CW: You only really need something like a landscape urbanism or an ecological urbanism in a context where you have the need for an urban model. I live in Cambridge, Massachusetts; it’s downzoned to zero because the city is not growing. There’s a great demand for growth, but it will not grow because of its self-identity around a certain configuration. Cambridge doesn’t need an urban design theory, you know? It’s not growing, it’s not shrinking.
Growth and shrinkage are really two extremes of that economic condition. It’s the delta, it’s the change over time. Places that are changing very drastically by virtue of economic transformations, either positively or negatively, tend to be sites where landscape urbanism is found more relevant. I have been dealing with this theme for some time in my work, as a way to explain and to situate [German planner and Mies van der Rohe collaborator Ludwig] Hilberseimer and talk about midcentury Modernist planning.

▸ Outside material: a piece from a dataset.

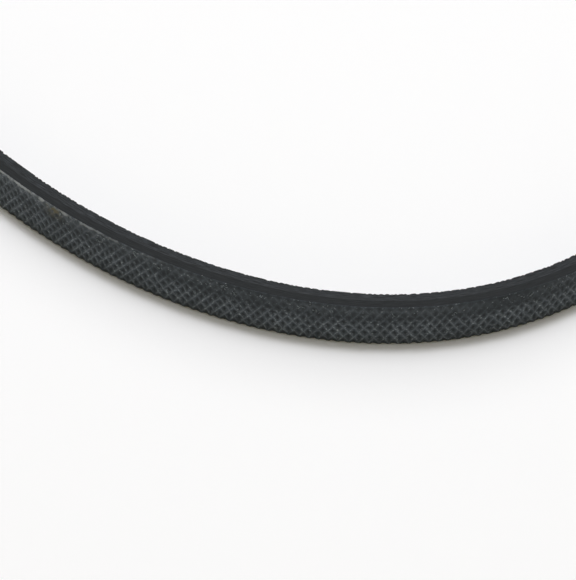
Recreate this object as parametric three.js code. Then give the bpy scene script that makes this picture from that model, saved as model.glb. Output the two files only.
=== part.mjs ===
// A serpentine belt: one endless moulded belt with V-ribs on its inner face and a flat back.
// It stands on one of its cut edges, in the slack oval that such a belt takes when nothing drives it.
// Millimetres, +Z up. The origin is the middle of the oval, at the height of the lower cut edge.
// The oval's long axis lies along X.
import * as THREE from "three";

// Loop
const effectiveLength = 800; // round the belt, measured on the tension cords
const loopAspect = 0.695; // the resting oval's short axis over its long axis
const stationCount = 96; // sections round the loop

// Section: the standard automotive rib profile
const ribCount = 3;
const ribPitch = 3.56;
const ribAngle = 40; // between a rib's two flanks, in degrees
const ribHeight = 2.7;
const valleyFloor = 0.45; // flat between two ribs, before its corners are rounded
const beltThickness = 4.5; // from the back to the rib tips
const cordDepth = 1.2; // from the back to the middle of the tension cords

// Rounding of the section's corners
const tipRadius = 0.3;
const valleyRadius = 0.25;
const backEdgeRadius = 0.25;
const roundingSteps = 2; // straight pieces in each rounded corner

const rubberColour = 0x2b2e30;
const rubberRoughness = 0.85;

const beltWidth = ribCount * ribPitch;
const flankRun = ribHeight * Math.tan(THREE.MathUtils.degToRad(ribAngle / 2));

// The long half-axis of an ellipse with this perimeter and aspect, by Ramanujan's formula.
function longHalfAxis(perimeter, aspect) {
  const h = ((1 - aspect) / (1 + aspect)) ** 2;
  return perimeter / (Math.PI * (1 + aspect) * (1 + (3 * h) / (10 + Math.sqrt(4 - 3 * h))));
}

// Points on the arc that rounds one corner. The arc takes at most half of each side it touches.
function roundedCorner(before, corner, after, radius) {
  const toBefore = before.clone().sub(corner);
  const toAfter = after.clone().sub(corner);
  const halfAngle = toBefore.angleTo(toAfter) / 2;
  const room = Math.min(toBefore.length(), toAfter.length()) / 2;
  const setback = Math.min(radius / Math.tan(halfAngle), room);
  toBefore.setLength(setback);
  toAfter.setLength(setback);
  const toCentre = toBefore.clone().add(toAfter).setLength(setback / Math.cos(halfAngle));
  const centre = corner.clone().add(toCentre);
  const start = corner.clone().add(toBefore).sub(centre);
  const end = corner.clone().add(toAfter).sub(centre);
  const turn = Math.atan2(start.cross(end), start.dot(end));
  const origin = new THREE.Vector2();
  return Array.from({ length: roundingSteps + 1 }, (_, step) =>
    start.clone().rotateAround(origin, (turn * step) / roundingSteps).add(centre),
  );
}

// The belt's section. x is the distance outward from the cords, y the height above the lower cut edge.
function beltSection() {
  const back = cordDepth;
  const valley = cordDepth - (beltThickness - ribHeight);
  const tip = cordDepth - beltThickness;
  const sharp = (x, y) => ({ at: new THREE.Vector2(x, y), radius: 0 });
  const round = (x, y, radius) => ({ at: new THREE.Vector2(x, y), radius });

  const corners = [round(back, 0, backEdgeRadius), round(back, beltWidth, backEdgeRadius)];
  // The belt is cut through the middle of a valley, so each cut edge ends in half a valley floor.
  for (let rib = ribCount - 1; rib >= 0; rib--) {
    const top = (rib + 1) * ribPitch;
    const bottom = rib * ribPitch;
    if (rib === ribCount - 1) corners.push(sharp(valley, top));
    corners.push(round(valley, top - valleyFloor / 2, valleyRadius));
    corners.push(round(tip, top - valleyFloor / 2 - flankRun, tipRadius));
    corners.push(round(tip, bottom + valleyFloor / 2 + flankRun, tipRadius));
    corners.push(round(valley, bottom + valleyFloor / 2, valleyRadius));
    if (rib === 0) corners.push(sharp(valley, bottom));
  }

  return corners.flatMap(({ at, radius }, i) => {
    if (!radius) return [at];
    const before = corners[(i + corners.length - 1) % corners.length].at;
    const after = corners[(i + 1) % corners.length].at;
    return roundedCorner(before, at, after, radius);
  });
}

// The section carried once round the oval, square to it, and closed on itself.
function endlessBelt() {
  const section = beltSection();
  const longAxis = longHalfAxis(effectiveLength, loopAspect);
  const shortAxis = longAxis * loopAspect;
  const positions = [];
  for (let station = 0; station < stationCount; station++) {
    const angle = (2 * Math.PI * station) / stationCount;
    const onCords = new THREE.Vector2(longAxis * Math.cos(angle), shortAxis * Math.sin(angle));
    const outward = new THREE.Vector2(shortAxis * Math.cos(angle), longAxis * Math.sin(angle)).normalize();
    for (const point of section) {
      const place = onCords.clone().addScaledVector(outward, point.x);
      positions.push(place.x, place.y, point.y);
    }
  }

  const indices = [];
  const size = section.length;
  for (let station = 0; station < stationCount; station++) {
    const next = (station + 1) % stationCount;
    for (let i = 0; i < size; i++) {
      const j = (i + 1) % size;
      const [a, b] = [station * size + i, station * size + j];
      const [c, d] = [next * size + i, next * size + j];
      indices.push(a, c, b, b, c, d);
    }
  }

  const geometry = new THREE.BufferGeometry();
  geometry.setAttribute("position", new THREE.Float32BufferAttribute(positions, 3));
  geometry.setIndex(indices);
  geometry.computeVertexNormals();
  return geometry;
}

const rubber = new THREE.MeshStandardMaterial({
  color: rubberColour,
  roughness: rubberRoughness,
  metalness: 0,
});

const belt = new THREE.Mesh(endlessBelt(), rubber);
belt.name = "belt";

const part = new THREE.Group();
part.add(belt);

export default part;
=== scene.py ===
# Serpentine belt, looks only: the ribbed drive belt of the frame, standing on its cut edge on a pale floor.
import math
import bmesh
import bpy
import numpy as np
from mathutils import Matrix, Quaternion, Vector


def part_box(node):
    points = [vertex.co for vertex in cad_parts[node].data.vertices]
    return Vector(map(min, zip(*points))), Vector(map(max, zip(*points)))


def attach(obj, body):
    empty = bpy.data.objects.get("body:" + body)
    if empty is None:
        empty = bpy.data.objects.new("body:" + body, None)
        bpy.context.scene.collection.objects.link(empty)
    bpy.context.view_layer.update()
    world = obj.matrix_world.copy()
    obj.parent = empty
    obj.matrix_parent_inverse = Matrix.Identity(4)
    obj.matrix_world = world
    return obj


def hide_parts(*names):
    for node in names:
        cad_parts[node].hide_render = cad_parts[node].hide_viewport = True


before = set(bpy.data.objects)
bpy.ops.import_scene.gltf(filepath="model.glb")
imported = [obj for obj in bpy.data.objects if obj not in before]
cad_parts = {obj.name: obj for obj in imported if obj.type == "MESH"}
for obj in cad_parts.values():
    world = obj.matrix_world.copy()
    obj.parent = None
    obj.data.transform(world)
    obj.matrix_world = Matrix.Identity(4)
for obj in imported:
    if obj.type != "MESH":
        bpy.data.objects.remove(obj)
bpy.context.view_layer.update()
mm = 0.001  # sizes below are in millimetres, and Blender works in metres
touch = 1e-4  # mm; places this close together are one place


# Small helpers

def hexColour(code):  # an sRGB hex colour as the linear values that the shader wants
    channels = [int(code[i:i + 2], 16) / 255 for i in (1, 3, 5)]
    linear = [c / 12.92 if c <= 0.04045 else ((c + 0.055) / 1.055) ** 2.4 for c in channels]
    return (*linear, 1.0)


def socketOf(sockets, key):  # by place, identifier or name
    if isinstance(key, int):
        return sockets[key]
    return next(s for s in sockets if key in (s.identifier, s.name))


def addNode(tree, kind, settings, values, links, gives=0):  # adds a node and returns the output it gives
    node = tree.nodes.new(kind)
    for name, value in settings.items():
        setattr(node, name, value)
    for key, value in values.items():
        socketOf(node.inputs, key).default_value = value
    for key, source in links.items():
        tree.links.new(source, socketOf(node.inputs, key))
    return socketOf(node.outputs, gives)


def smoothStep(low, high, x):
    x = np.clip((x - low) / (high - low), 0, 1)
    return x * x * (3 - 2 * x)


def loopNoise(along, across, size, seed):
    # Smooth noise of about unit strength, with features of this size in mm.
    # It joins up where the loop closes.
    waves = 28
    spread = (0.7, 1.4)  # waves in one size, from the longest to the shortest
    random = np.random.default_rng(seed)
    total = np.zeros(np.shape(along))
    for _ in range(waves):
        turn = random.uniform(0, math.pi)
        wave = random.uniform(*spread) / size
        rounds = round(wave * math.cos(turn) * loop["backLength"])
        phase = random.uniform(0, 2 * math.pi)
        swing = 2 * math.pi * (rounds * along / loop["backLength"] + wave * math.sin(turn) * across)
        total = total + np.cos(swing + phase)
    return total * math.sqrt(2 / waves)


# The loop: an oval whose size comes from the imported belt

profile = {
    "cordDepth": 1.2,  # back to tension cords
    "thickness": 4.5,  # back to rib tips
    "ribHeight": 2.7,
    "ribCount": 3,
    "ribAngle": 40,  # degrees between a rib's flanks
    "valleyFloor": 0.45,
    "tipRadius": 0.3,
    "valleyRadius": 0.25,
    "rimRadius": 0.17,  # where the back meets the cut faces
    "rimSteps": 2,
    "roundingSteps": 3,
    "sharpAngle": 60,  # degrees; edges that turn further than this stay crisp
}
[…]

SM: I think that’s one of the most valuable aspects of your work, your recuperation of Hilberseimer as a significant player in 20th-century planning. Why do you find him—someone who was reviled for the better part of the last century—such a redeemable figure?
CW: Part of what I like about Hilb is that he was a committed socialist—and as such, his social-political credentials are not in question—who argued for a structural relationship between industrial economy and urban form. Not that he proposed the demolition of the traditional urban fabric—his argument was that, in fact, the mature economy of the postwar period was doing it already. It wasn’t an act of urban renewal, it was an economic process. He was always very clear that his project and his role as a planner were never going to be strong enough to overturn the economic conditions that were structural to the situation that he had to work in. Yet he became the poster child for the failures of Modernism and the whipping boy for attacks on Mies. That was in part because of a misreading of his work. He built one project, Lafayette Park in Detroit, which is to my mind the most successful piece of public urban renewal housing we have. When I say in the book we need to revisit this history of Modernist planning, the idea would be to look back at the era’s most successful examples, like Lafayette Park. Because while there were mistakes made, at least there was a social project. At least there was an explicit environmentalist position.
SM: But Modernist planning also reflected and concretized the prejudices of its time. Wasn’t that also partly the case at Lafayette Park?
CW: It’s a really interesting ethical question, right? This was the best product of the New Deal, which spearheaded urban renewal that was fundamentally racist, without a doubt. Demolish the housing of 6,000 working-class African Americans— if that were the whole story, I wouldn’t be interested in it. It’s that the site then sits empty for four years. So you have this condition where, by the time Hilberseimer gets a phone call from progressive developer Herbert Greenwald, it’s been years after the demolition and the site has been abandoned. Do you take the project or not? That’s a really interesting case study, because you can argue it from either direction, and I have done so very effectively with my students. Ultimately, I think Hilb [with Mies van der Rohe and Alfred Caldwell] produced a place that was not just socially and environmentally redemptive, but had an explicitly progressive mixed-race, mixed-class program. A part of what I like about that story is that it imbricates a kind of environmental position—he removed the old street grid and turned the property into a lush tabula verde—but also a set of social and political conditions that I find absent today.
SM: Hilberseimer is your counter to other, more canonical landscape practitioners like Ian McHarg. Why did you spend less time on McHarg?
CW: I think it’s good to have alternative traditions and histories. McHarg and the tradition of planning that he came out of were absolutely essential but ultimately insufficient. On the one hand, McHarg’s work [such as his 1969 book, Design with Nature] promoted a professional technoliteracy around ecology that was remarkably successful and changed the field globally. On the other hand, it also depended upon certain political and economic conditions [such as the support of the state] that didn’t persist for very long. So we ended up with the irony that we now have more ecological literacy and practical skill than we’ve ever had but not the political will. McHarg’s layered maps of Staten Island predicted precisely where Staten Island would flood after [Superstorm] Sandy. And yet we seem to lack the political and economic conditions to be able to enact that kind of preventive planning. I don’t mean to be cynical about that. I just think that’s a reality of our condition. That’s why I write Kongjian Yu [who founded one of the first private landscape architecture firms in China that helped develop a national ecological security plan] into the book, because it seems that given China’s particular political configuration, they seem to still have the aspiration to plan on a great scale, whereas in New York or Chicago or Toronto we work almost exclusively on the scale of the brownfield industrial site.
SM: You emphasize landscape urbanism’s critical capacity—it’s part of the reason for your privileging it over other competing flavors of urbanism, such as ecological urbanism or New Urbanism. Have you seen this critical position weaken as landscape urbanist proposals have been increasingly implemented in cities around the world?
CW: That’s a good question, and it’s fair to acknowledge. I view this as really a generational choice that a generation of urbanists have made. These were people who were educated in an era of landscape ecology and planning [in the ’60s and ’70s] and were trained according to a model that assumed the state would be there to decide, say, in the case of McHarg, where not to build up Staten Island. But they find themselves working in a very different cultural and political economy, right? They find themselves working in a place where to work as urbanists—that is, to work to improve cities and their health, ecological function, and cultural vibrancy—they have to make a choice to urbanize in the way that we urbanize today, that is, through neoliberal market-based models. For some people a much more ambitious social project belonging to landscape urbanism has been lost, and I share some of their sentiment. Having said that, I do think that it’s important to get on with the work of making cities better places.